Que l’on ne s’y trompe pas, la grande distribution ne détient pas le monopole des oeufs industriels. A la ferme, ou sur les marchés, vous risquez aussi de croiser des oeufs de batteries sur les étals. L’unique indication valable pour établir les conditions de vie de la poule son inscrites dans le code qui figure sur ses oeufs. Pour rappel, celui-ci commence par un chiffre de 0 à 3 qui va du meilleur au pire en termes de bien-être animal, suivi des deux premières lettres du pays de production. Ensuite viennent la région et l’élevage.
Parmi les avancées notables, on retiendra l’arrivée toute récente du sexage in ovo qui consiste à déterminer le sexe du poussin au stade embryonnaire ce qui évite d’avoir recours au massacre par broyage. Une véritable révolution! Différentes technologies se disputent ce marché qui a, comme les oeufs, le vent en poupe.
Un marché éthique de niche qui fait son nid
C’est paradoxalement dans cet univers assez glauque où l’animal est réduit à l’état d’objet qu’une start-up avicole éthique française, Poulehouse, a décidé d’attaquer ce marché – hyper concurrentiel – à contre courant des objectifs de rentabilité pure. En 2017 elle a démarré en proposant des oeufs de poules « déclassées ». Elle a ensuite été l’un des premiers promoteurs du sexage in ovo. Comme de nombreux distributeurs comprennent qu’il s’agit d’un véritable argument de vente auprès des consommateurs soucieux, cette innovation technologique attire de plus en plus d’industriels dans la filière. Comme quoi, les cercles vertueux existent, surtout là où on les attend le moins.
Il est évident que le bien-être de la poule a un prix. En Belgique, où les oeufs Poulehouse sont distribués dans de nombreux points de vente dont certaines enseignes Séquoia où ils sont commercialisés à 5,99€ le carton de six. « Nous en vendons régulièrement à une clientèle qui vient chez nous expressément pour se les procurer » explique Caroline, gérante de la boutique située à Ixelles, chaussée de Waterloo, pour qui il est important de faire découvrir ce produit.
Si toutes les bourses ne peuvent évidement pas se permettre d’introduire régulièrement de telles denrées dans leur panier, il est toutefois possible à chacun d’en acheter épisodiquement pour tout de même participer selon ses moyens aux progrès éthiques dans ce segment spécifique de l’industrie agro-alimentaire.
Pour éviter d’alimenter la misère animale, il est aussi possible de se fournir auprès de nombreux petits producteurs locaux qui élèvent des poules dans des conditions parfaitement éthiques.

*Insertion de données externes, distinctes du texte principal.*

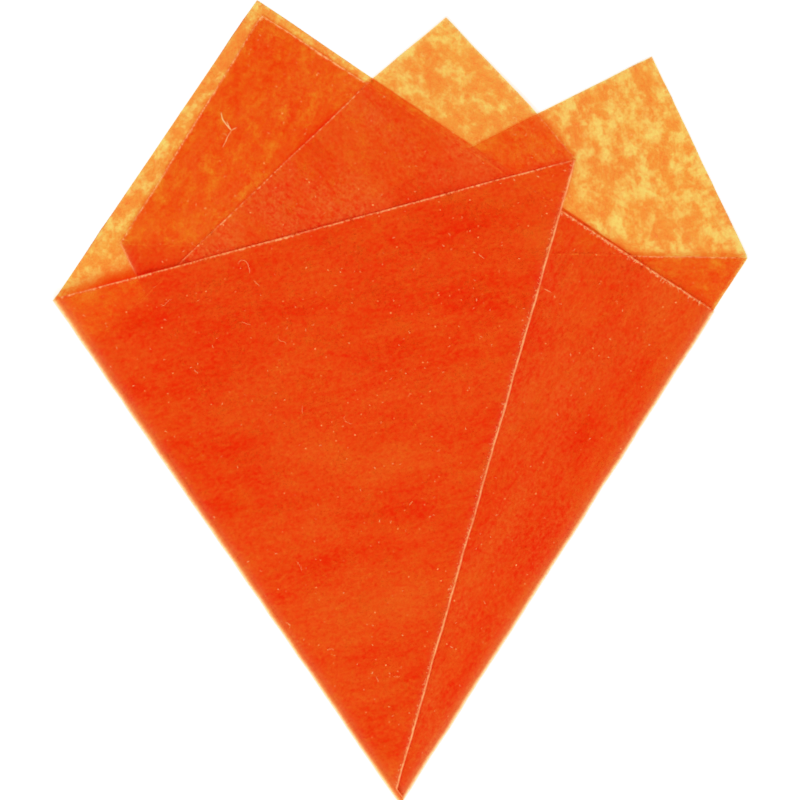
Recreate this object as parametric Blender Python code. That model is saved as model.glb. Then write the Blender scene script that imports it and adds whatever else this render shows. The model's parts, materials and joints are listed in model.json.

Quant aux plus motivés, ils peuvent aussi opter pour le Do It Yourself en installant un poulailler pour y loger des poules réformées. Plusieurs associations de protection animales, dont « Les poules heureuses » spécialisée dans ces sympathiques volatiles, se chargent du sauvetage de « vieilles » poules avant qu’elles ne passent à la la case abattoir et les proposent ensuite à l’adoption. De son côté, depuis peu Poulehouse se profile aussi comme intermédiaire entre les aviculteurs et les particuliers pour offrir une belle retraite à ces pondeuses sur le déclin. Petit à petit, l’éthique finit par faire son nid.